The U.S. needs to use its influence to de-escalate this conflict, said The Washington Post. The Obama administration stepped away from the region in May after its failed peace talks, but “the last thing the United States—or the Middle East—needs is the eruption of another war.” What’s worrying is “the extent to which this conflict has moved from the political to the personal,” said The Baltimore Sun. The central issues used to be borders and the right to statehood. But with hate-filled extremists on both sides killing teenagers in grisly revenge attacks, it is turning into a “blood feud.”
What the columnists said
This could be the start of “a third intifada,” said Jonathan Freedland in TheGuardian.com. Like the last Palestinian uprising in 2000, this outburst of violence follows “the very public failure of a peace process” that left a dangerous diplomatic vacuum. This should be a lesson for “would-be peacemakers, especially in the U.S.” Sometimes, forcing two warring factions to engage in fruitless talks “does not send you back to square one; it sends you back several steps further.”

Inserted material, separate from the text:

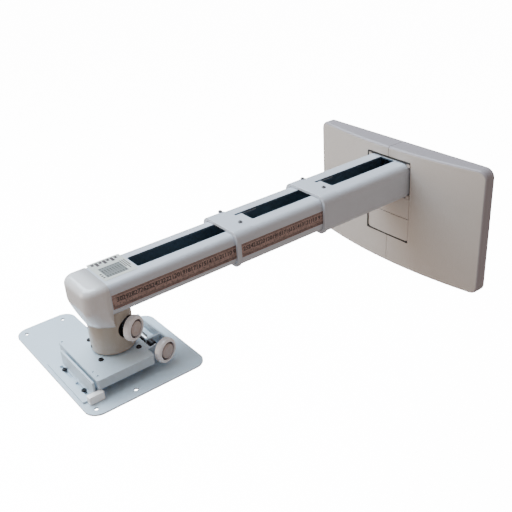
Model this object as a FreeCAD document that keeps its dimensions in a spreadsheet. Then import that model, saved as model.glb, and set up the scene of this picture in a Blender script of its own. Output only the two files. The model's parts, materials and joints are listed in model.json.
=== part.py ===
"""Wall arm for an ultra short throw projector, as a parametric assembly.

Frame: the wall is the plane y = 0, the arm reaches out along -Y, +X is the side
with the length scales and +Z is up.  The origin is the middle of the wall unit.
"""
import FreeCAD, Part
import math
import os
import re

doc = FreeCAD.newDocument("projector_wall_arm")
sheet = doc.addObject("Spreadsheet::Sheet", "dims")

SIZES = {
    # wall unit
    "plate_width": 384, "plate_height": 212, "plate_thick": 3,
    "wall_hole_across": 320, "wall_hole_up": 160, "wall_hole_radius": 4.25,
    "cover_width": 420, "cover_height": 248, "cover_corner": 17,
    "cover_depth": 42, "cover_bow_radius": 1050.7,
    "cover_wall": 2.5, "cover_edge_round": 5, "seam_half": 0.35,
    "cutout_width": 109.4, "cutout_height": 168.2, "cutout_centre_z": 20.5, "cutout_corner": 9,
    "filler_side_gap": 2.2, "filler_near_gap": 0.5, "filler_low_gap": 2.4, "filler_corner": 7,
    "filler_split_z": -13, "filler_split_half": 0.5, "filler_top_z": 29.5,
    "stud_across": 340, "stud_up": 190, "stud_radius": 5,
    "bracket_width": 150, "bracket_height": 100, "bracket_thick": 5,
    "socket_depth": 20, "socket_wall": 3,
    "bracket_bolt_across": 128, "bracket_bolt_up": 76, "bracket_hole": 3.2,
    "bolt_head": 5.5, "bolt_head_tall": 5, "bolt_shank": 3, "bolt_long": 8,
    "stud_long": 21, "stud_foot": 2,
    # telescopic arm
    "arm_z": 65.6, "tube_wall": 3, "slot_width": 36, "slot_corner": 3, "relief_width": 5,
    "relief_length": 12,
    "outer_width": 101, "outer_height": 69, "outer_round": 13,
    "middle_width": 92.6, "middle_height": 61, "middle_round": 12,
    "inner_width": 84, "inner_height": 53, "inner_round": 11,
    "outer_rear": 8, "outer_front": 253, "outer_slot_rear": 43, "outer_slot_front": 205.2,
    "middle_rear": 170, "middle_front": 438, "middle_slot_front": 384.7,
    "inner_rear": 350, "inner_front": 666.5, "inner_slot_front": 603.6,
    "collar_proud": 1.8, "collar_rim": 4.5, "collar_lip": 2, "collar_lip_gap": 0.5,
    "collar_screw_head": 3.5, "collar_screw_tall": 1.8,
    "saddle_depth": 35, "saddle_drop": 13,
    "collar_screw_back": 28.5, "collar_screw_right": 17, "collar_screw_left": 40,
    "pad_thick": 0.8, "pad_length": 24,
    "scale_low": 51.5, "scale_height": 24, "scale_thick": 0.35, "scale_recess": 0.5,
    "label_across": 64, "label_deep": 56, "label_corner": 2, "label_thick": 0.3,
    "label_x": -8, "label_y": -634.5,
    # end cap and column
    "cap_front": 706, "cap_wall": 3, "cap_corner": 19, "cap_top_round": 13, "cap_proud": 0.6,
    "cap_waist_z": 47, "chin_half": 37.6,
    "column_y": -657, "column_radius": 35, "column_wall": 3,
    "column_low": -30.5, "column_top": 39.1, "chin_low": 20,
    "window_radius": 18, "tilt_knob_angle": 25, "knob_z": 7, "knob_root": 39,
    "knob_radius": 20.5, "knob_thick": 12, "knob_dish": 5.5, "knob_cap_inset": 8.7,
    "stem_radius": 4, "shaft_gap": 0.06, "grub_angle": -98, "grub_z": -25,
    "grub_radius": 2.4, "grub_tall": 1.4, "knob_inset": 3, "stem_start": 24,
    "housing_screw_half": 18, "housing_way": 2.2, "housing_shank": 2, "housing_shank_long": 6.5,
    # head joints
    "washer_radius": 14, "washer_thick": 2.1, "thrust_gap": 0.2,
    "yaw_head_radius": 10, "yaw_head_tall": 7,
    "yaw_bolt_radius": 6, "yoke_radius": 28, "yoke_top": 32.3, "yoke_thick": 6,
    "arm_inner": 17, "arm_thick": 6, "arm_half": 9, "cross_half": 12, "cross_thick": 14,
    "flange_radius": 27, "flange_thick": 6,
    # slide and projector plate
    "slide_top": -34, "slide_tall": 16, "slide_skin": 3, "slide_left": -66, "slide_right": 70,
    "slide_front": -722, "slide_notch": -624.5, "slide_rear": -585, "rear_half": 49.5,
    "screw_circle": 43.5, "screw_turn": -10, "tray_front": -619,
    "slide_screw_head": 4.2, "slide_screw_tall": 2.6, "slide_screw_shank": 2.5, "spare_hole": 1.6,
    "rod_across": 34, "clamp_x": 34, "rod_radius": 4, "rod_z": -47, "rod_half": 46,
    "clamp_width": 12, "clamp_half_depth": 8, "clamp_tall": 16,
    "bearing_left": -5, "bearing_right": 21, "bearing_top": -40,
    "lead_y": -608.65, "lead_z": -40, "lead_end": 38, "sleeve_start": 28, "sleeve_end": 39.5,
    "sleeve_radius": 6, "web_start": 22, "web_end": 26, "web_front": -614,
    "shift_knob_x": 57.6, "shift_knob_y": -603.4, "shift_knob_angle": 18, "shift_stem_long": 16.2,
    "nut_half": 10, "nut_half_depth": 5.4, "nut_top": -38,
    "projector_top": -64, "projector_thick": 3,
    "projector_left": -187, "projector_right": 104, "projector_front": -754,
    "projector_step_y": -651, "projector_rear": -551, "projector_step_x": -85,
    "projector_round": 22, "projector_hole_radius": 3.25,
    "projector_hole_left": -170, "projector_hole_right": 88,
    "projector_hole_front": -738, "projector_hole_rear": -672,
    "rail_foot_front": -748, "rail_web_front": -729, "rail_web_rear": -725.5,
    "end_block_wide": 11, "end_block_deep": 25, "end_block_tall": 13, "end_block_y": -729,
    "rail_thick": 3, "rail_top": -36, "rail_left": -62, "rail_right": 66, "lip_left": -44,
    "rail_screw_left": -27, "rail_screw_right": 41, "rail_screw_y": -734, "rail_slot_long": 40,
    "rail_slot_wide": 5.2,
}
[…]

The Palestinians are to blame for this mess, said Jonathan Tobin in CommentaryMagazine.com. Hamas knows full well that the world will treat the teenage murders as “canceling each other out”—ignoring the fact that while Israelis largely condemned the revenge killing and arrested suspects, Palestinians openly celebrated the death of Israeli kidnapping victims. But Israel is overreacting, said William Saletan in Slate.com. The government’s crackdown in Gaza—ruthlessly punishing the many for the crimes of the few—is the same “mentality at the heart of terrorism.” When you have Israeli warplanes flattening homes and summarily executing the families of Hamas militants, it’s inevitable that Palestinians will also justify “collective punishment” of Israelis.
Israel cannot win in Gaza, said former Mideast negotiator Aaron Miller in CNN.com. To truly uproot Hamas, Israel would have to undertake “not only a ground invasion but reoccupation”—a price Netanyahu finds too steep to pay. And when this latest conflict dies down, the U.S. will undoubtedly try to revive peace talks, no matter how dismal the prospects. All sides remain trapped in the reality that the two-state solution “is just too hard to implement, and yet too important to abandon.”